### What to work on
Reproduce the span that opens at the line containing "case_body();" and closes at the line containing "record = json.load(file)", both lines included, without alteration and without any other line.
** Start Data extract **
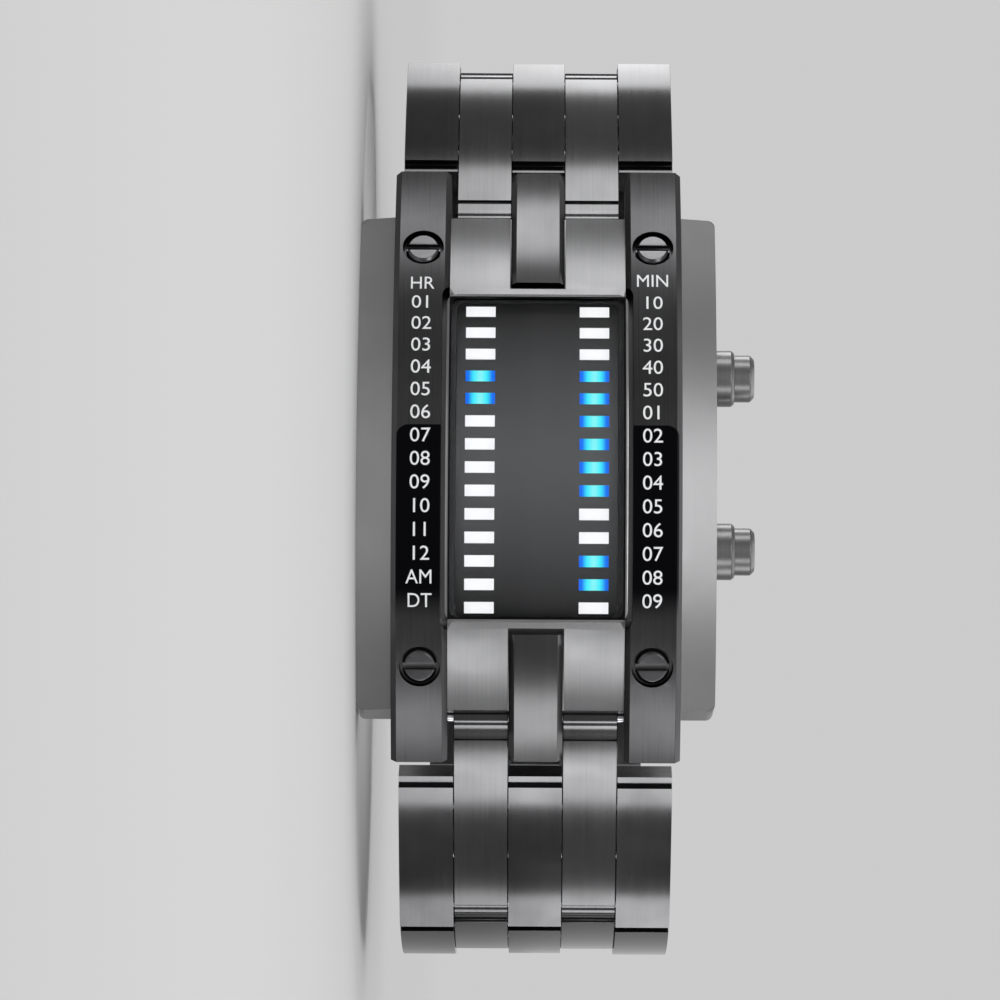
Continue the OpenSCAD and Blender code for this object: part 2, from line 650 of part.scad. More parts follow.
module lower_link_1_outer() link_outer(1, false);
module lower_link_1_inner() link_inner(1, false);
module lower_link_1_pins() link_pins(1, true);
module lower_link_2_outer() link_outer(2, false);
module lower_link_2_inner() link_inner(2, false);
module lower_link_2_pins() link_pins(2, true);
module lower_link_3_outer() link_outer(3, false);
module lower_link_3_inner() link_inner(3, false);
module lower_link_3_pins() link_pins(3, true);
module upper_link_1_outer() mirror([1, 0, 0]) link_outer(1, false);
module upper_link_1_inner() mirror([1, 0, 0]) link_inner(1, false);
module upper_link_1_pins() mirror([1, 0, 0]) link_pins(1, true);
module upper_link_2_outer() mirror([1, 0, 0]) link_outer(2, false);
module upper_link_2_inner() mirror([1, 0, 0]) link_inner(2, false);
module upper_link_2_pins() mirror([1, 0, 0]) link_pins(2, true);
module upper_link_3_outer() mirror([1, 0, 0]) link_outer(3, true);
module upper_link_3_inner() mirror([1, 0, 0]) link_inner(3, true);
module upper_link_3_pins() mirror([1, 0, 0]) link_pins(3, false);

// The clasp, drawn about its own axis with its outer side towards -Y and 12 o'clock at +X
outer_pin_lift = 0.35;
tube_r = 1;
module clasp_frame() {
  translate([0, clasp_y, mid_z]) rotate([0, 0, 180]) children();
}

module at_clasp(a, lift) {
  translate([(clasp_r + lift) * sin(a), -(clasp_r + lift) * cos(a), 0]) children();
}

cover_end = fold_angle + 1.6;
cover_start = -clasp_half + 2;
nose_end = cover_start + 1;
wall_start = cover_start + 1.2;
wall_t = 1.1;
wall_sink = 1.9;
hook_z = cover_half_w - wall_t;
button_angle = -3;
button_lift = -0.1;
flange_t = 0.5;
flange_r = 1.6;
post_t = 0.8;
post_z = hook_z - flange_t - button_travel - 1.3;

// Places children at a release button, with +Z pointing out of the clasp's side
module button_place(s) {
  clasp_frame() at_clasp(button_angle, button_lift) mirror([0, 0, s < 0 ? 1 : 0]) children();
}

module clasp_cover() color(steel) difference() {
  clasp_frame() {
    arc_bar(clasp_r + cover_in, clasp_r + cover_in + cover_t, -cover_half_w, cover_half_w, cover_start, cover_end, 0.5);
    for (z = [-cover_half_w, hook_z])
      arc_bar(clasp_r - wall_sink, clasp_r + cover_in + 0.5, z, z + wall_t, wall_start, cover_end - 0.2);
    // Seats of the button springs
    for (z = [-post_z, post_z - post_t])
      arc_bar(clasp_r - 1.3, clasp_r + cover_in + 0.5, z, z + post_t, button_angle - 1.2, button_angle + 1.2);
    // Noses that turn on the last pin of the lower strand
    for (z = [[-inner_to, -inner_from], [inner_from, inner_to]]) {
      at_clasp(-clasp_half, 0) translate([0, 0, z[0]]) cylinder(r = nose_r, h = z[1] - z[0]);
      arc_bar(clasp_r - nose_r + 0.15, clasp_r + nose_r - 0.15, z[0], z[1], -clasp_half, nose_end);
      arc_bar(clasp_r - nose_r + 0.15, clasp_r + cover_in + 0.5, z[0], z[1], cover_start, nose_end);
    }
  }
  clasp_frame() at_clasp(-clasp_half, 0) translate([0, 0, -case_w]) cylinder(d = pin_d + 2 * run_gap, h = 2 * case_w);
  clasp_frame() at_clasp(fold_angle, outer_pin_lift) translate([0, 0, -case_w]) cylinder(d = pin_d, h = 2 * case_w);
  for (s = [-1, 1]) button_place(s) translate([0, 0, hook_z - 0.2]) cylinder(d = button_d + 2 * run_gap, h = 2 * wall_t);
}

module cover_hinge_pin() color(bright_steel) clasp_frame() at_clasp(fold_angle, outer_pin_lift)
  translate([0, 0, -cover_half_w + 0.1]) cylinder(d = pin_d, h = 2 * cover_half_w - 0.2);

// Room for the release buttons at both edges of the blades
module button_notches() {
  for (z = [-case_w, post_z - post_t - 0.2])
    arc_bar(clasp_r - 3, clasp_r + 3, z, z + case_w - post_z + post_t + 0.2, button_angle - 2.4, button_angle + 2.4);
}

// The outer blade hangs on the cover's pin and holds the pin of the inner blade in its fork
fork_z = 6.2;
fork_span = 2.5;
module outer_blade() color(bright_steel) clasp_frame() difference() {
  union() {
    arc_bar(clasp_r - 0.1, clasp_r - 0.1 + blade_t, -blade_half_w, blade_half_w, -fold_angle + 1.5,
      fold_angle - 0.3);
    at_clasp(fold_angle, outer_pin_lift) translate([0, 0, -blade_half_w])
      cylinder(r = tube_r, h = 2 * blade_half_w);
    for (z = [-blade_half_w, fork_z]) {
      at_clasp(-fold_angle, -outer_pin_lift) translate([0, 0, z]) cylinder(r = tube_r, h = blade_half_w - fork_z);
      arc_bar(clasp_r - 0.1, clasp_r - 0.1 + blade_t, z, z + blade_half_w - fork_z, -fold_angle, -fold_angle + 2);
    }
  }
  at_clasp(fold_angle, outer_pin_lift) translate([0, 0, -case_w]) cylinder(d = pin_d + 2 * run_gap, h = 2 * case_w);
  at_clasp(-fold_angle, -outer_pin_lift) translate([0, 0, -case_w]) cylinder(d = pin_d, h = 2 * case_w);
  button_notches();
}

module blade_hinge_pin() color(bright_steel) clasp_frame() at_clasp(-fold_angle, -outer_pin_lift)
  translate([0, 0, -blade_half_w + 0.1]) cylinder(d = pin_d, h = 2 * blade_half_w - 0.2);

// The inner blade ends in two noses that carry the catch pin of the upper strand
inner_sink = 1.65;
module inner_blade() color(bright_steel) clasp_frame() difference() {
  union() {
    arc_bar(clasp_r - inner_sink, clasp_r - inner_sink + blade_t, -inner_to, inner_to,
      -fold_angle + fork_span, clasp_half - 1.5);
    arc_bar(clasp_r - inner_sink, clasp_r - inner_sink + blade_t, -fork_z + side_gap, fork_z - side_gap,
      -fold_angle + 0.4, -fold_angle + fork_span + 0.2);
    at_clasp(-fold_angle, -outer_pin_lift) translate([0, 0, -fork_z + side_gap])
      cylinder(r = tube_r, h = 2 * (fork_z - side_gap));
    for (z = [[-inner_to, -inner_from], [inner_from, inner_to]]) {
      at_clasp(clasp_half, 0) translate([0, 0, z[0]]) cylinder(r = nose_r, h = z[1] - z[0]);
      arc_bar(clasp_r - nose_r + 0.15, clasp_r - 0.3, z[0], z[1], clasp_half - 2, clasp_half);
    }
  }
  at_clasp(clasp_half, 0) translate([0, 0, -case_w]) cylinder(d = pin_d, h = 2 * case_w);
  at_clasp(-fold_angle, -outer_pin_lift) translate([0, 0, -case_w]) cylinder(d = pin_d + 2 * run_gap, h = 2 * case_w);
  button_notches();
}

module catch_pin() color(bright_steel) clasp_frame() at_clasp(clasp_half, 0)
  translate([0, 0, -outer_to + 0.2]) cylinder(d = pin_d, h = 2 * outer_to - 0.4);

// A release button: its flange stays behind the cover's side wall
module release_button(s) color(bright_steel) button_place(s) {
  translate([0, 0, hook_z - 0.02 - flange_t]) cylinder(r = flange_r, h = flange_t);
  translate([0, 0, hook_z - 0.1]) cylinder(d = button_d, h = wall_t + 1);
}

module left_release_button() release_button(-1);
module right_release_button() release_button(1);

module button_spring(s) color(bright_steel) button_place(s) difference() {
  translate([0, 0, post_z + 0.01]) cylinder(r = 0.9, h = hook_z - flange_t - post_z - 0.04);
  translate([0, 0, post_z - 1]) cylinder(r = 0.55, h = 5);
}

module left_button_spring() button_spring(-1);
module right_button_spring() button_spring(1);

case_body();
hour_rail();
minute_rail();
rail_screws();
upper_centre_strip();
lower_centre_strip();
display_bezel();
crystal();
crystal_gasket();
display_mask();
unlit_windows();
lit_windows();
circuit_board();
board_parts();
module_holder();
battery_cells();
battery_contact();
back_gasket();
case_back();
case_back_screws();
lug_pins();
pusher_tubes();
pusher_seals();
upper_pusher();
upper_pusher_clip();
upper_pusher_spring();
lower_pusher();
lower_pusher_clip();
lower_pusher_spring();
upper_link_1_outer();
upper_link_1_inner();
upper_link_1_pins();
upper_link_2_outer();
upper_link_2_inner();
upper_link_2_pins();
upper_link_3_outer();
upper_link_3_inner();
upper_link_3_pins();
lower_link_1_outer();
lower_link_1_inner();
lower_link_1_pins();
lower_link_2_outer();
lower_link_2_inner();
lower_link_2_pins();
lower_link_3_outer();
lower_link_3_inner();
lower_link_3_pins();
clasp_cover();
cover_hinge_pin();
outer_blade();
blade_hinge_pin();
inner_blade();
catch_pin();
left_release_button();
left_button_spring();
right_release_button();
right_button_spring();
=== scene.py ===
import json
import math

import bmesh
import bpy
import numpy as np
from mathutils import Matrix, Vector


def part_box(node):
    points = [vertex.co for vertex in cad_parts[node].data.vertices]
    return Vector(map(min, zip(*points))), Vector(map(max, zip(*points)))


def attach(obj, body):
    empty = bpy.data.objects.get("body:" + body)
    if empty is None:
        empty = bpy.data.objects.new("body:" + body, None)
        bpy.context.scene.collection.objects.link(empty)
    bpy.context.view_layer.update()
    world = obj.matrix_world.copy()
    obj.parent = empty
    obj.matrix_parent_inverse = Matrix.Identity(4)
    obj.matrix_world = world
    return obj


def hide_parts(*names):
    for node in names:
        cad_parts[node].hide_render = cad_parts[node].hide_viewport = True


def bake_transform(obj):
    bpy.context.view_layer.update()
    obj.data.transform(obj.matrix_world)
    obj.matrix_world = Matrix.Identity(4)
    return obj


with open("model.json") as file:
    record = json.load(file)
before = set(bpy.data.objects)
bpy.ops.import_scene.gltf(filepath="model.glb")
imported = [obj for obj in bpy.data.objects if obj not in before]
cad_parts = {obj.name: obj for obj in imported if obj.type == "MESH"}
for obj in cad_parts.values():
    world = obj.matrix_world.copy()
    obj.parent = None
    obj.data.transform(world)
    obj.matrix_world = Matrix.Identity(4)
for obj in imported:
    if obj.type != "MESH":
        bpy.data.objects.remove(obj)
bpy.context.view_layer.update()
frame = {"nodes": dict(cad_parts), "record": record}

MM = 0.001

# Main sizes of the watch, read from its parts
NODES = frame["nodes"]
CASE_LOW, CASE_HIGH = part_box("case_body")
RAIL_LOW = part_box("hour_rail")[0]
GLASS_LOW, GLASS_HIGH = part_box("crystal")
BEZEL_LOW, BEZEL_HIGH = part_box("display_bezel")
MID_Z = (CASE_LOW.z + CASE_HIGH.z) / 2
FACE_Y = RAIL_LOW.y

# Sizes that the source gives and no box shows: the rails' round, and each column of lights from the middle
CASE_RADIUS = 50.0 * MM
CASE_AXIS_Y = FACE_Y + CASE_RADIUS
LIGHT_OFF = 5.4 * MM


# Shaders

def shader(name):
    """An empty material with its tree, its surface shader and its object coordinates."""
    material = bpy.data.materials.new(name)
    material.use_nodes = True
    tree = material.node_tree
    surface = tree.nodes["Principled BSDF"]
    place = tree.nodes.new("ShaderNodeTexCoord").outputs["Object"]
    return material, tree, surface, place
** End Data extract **
### Expected output
case_body();
hour_rail();
minute_rail();
rail_screws();
upper_centre_strip();
lower_centre_strip();
display_bezel();
crystal();
crystal_gasket();
display_mask();
unlit_windows();
lit_windows();
circuit_board();
board_parts();
module_holder();
battery_cells();
battery_contact();
back_gasket();
case_back();
case_back_screws();
lug_pins();
pusher_tubes();
pusher_seals();
upper_pusher();
upper_pusher_clip();
upper_pusher_spring();
lower_pusher();
lower_pusher_clip();
lower_pusher_spring();
upper_link_1_outer();
upper_link_1_inner();
upper_link_1_pins();
upper_link_2_outer();
upper_link_2_inner();
upper_link_2_pins();
upper_link_3_outer();
upper_link_3_inner();
upper_link_3_pins();
lower_link_1_outer();
lower_link_1_inner();
lower_link_1_pins();
lower_link_2_outer();
lower_link_2_inner();
lower_link_2_pins();
lower_link_3_outer();
lower_link_3_inner();
lower_link_3_pins();
clasp_cover();
cover_hinge_pin();
outer_blade();
blade_hinge_pin();
inner_blade();
catch_pin();
left_release_button();
left_button_spring();
right_release_button();
right_button_spring();
=== scene.py ===
import json
import math

import bmesh
import bpy
import numpy as np
from mathutils import Matrix, Vector


def part_box(node):
    points = [vertex.co for vertex in cad_parts[node].data.vertices]
    return Vector(map(min, zip(*points))), Vector(map(max, zip(*points)))


def attach(obj, body):
    empty = bpy.data.objects.get("body:" + body)
    if empty is None:
        empty = bpy.data.objects.new("body:" + body, None)
        bpy.context.scene.collection.objects.link(empty)
    bpy.context.view_layer.update()
    world = obj.matrix_world.copy()
    obj.parent = empty
    obj.matrix_parent_inverse = Matrix.Identity(4)
    obj.matrix_world = world
    return obj


def hide_parts(*names):
    for node in names:
        cad_parts[node].hide_render = cad_parts[node].hide_viewport = True


def bake_transform(obj):
    bpy.context.view_layer.update()
    obj.data.transform(obj.matrix_world)
    obj.matrix_world = Matrix.Identity(4)
    return obj


with open("model.json") as file:
    record = json.load(file)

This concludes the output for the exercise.